Editor’s note: The Review-Journal’s “Where Are They Now” series catches up with athletes who played high school, college or professional sports in the Las Vegas Valley. Stories will run at least once a week.

Even as the COVID-19 pandemic has grounded flights throughout the world, Rod Buskas has still taken to the air.

The former NHL veteran who played two seasons for the Las Vegas Thunder is a senior Hawaiian Airlines pilot shuttling customers even though Hawaii has been under a 14-day quarantine for arriving fliers.

“That’s what’s really hurt Hawaiian Airlines,” Buskas said. “They’ve even quarantined the interisland (arrivals), so no one wants to go to Hawaii right now. Once they lift that quarantine, the future bookings look very strong, and people will want to go. They’ll want to go to Hawaii big time just like Vegas. I think once that’s lifted, we’re going to start lifting a lot of planes that are parked right now.”

Buskas, 59, got his private pilot’s license during his hockey career, which included playing on the first Thunder team. That 1993-94 team, which played in the now-defunct International Hockey League, averaged about 9,000 fans and often outdrew UNLV’s famed men’s basketball team at the Thomas & Mack Center.

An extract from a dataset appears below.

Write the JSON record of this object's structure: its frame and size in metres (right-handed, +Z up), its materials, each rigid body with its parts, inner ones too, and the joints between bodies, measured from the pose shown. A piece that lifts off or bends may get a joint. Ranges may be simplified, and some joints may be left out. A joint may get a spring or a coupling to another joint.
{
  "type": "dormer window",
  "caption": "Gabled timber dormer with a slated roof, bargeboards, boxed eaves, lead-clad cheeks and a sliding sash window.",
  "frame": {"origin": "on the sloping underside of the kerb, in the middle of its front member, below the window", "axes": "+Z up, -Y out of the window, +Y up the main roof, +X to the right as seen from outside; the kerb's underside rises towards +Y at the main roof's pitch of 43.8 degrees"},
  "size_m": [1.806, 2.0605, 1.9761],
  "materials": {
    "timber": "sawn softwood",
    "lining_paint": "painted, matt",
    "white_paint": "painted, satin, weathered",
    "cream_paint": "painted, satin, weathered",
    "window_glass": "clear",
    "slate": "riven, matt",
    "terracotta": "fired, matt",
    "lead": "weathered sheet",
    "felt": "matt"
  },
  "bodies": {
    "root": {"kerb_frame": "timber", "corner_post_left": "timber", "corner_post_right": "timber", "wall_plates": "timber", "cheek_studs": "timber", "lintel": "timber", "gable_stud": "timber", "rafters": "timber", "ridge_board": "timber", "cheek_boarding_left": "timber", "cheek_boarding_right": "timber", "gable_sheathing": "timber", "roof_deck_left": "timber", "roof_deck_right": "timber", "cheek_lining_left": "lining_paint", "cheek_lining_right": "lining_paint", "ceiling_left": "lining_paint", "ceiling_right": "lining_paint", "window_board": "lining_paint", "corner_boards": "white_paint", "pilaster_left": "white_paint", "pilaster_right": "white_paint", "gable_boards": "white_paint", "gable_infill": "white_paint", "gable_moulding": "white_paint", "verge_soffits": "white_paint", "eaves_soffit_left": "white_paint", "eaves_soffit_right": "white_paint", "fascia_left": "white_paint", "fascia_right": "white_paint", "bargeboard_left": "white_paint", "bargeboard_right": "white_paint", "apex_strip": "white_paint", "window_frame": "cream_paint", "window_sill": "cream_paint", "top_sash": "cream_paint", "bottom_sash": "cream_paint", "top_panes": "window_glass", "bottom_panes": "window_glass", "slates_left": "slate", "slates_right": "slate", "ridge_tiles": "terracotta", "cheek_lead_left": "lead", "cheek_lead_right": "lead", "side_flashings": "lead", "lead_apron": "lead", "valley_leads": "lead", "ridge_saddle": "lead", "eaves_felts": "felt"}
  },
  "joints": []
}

Not only could Buskas see a future for the sport in Las Vegas, but he also saw one for himself and his family. His children, Blake and Paulina, graduated from Green Valley High School. Blake also graduated from UNLV and now is pursuing a career in aviation; Paulina went to The University of British Columbia in Vancouver and is a civil engineer in that Canadian city.

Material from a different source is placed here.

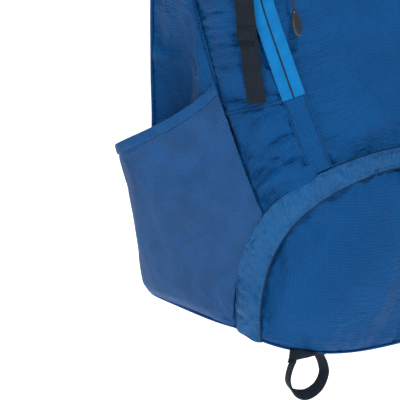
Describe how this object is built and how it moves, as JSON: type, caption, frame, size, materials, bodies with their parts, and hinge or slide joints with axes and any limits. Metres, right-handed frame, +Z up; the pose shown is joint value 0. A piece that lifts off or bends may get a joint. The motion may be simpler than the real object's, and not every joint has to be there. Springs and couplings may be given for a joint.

“I didn’t know where else I wanted to move,” Buskas said of settling in the Las Vegas area. “I was starting my career in aviation. I thought Vegas was a perfect spot.

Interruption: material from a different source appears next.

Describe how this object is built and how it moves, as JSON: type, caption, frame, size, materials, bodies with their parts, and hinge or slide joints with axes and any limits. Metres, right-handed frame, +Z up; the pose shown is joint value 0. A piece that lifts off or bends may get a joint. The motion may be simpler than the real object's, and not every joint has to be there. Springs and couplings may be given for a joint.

“We went there for one year, and we’re there about 27 years later.”

Flying has taken Buskas to Japan in the Far East, Australia and New Zealand in Oceania and both U.S. coasts.

And he knows the Las Vegas-Honolulu route well, having flown his share of wide-body Airbus 330 jets between here and the airline’s hub city.

“I do a lot of Vegas because that sends me home, but I could end up going to any one of our routes,” Buskas said.

Buskas is seeing a disruption in the airline industry similar to the one experienced after the Sept. 11, 2001, terrorist attacks. He began flying for Hawaiian shortly before that dark day, but was furloughed from 2003 to 2007 because of the economic impact on aviation from the attacks.

“I got called back, and everything’s been good since then up until now with the pandemic,” Buskas said. “It’s another tough time for the airlines.”

He is hopeful the airline industry gets out of the penalty box soon and returns to full strength, and Buskas looks forward to being able to return to T-Mobile Arena to watch the Golden Knights.

Buskas has been a season ticket holder all three years.

“We sit down there and critique the game from the other side of the glass,” he said. “It’s a lot easier.”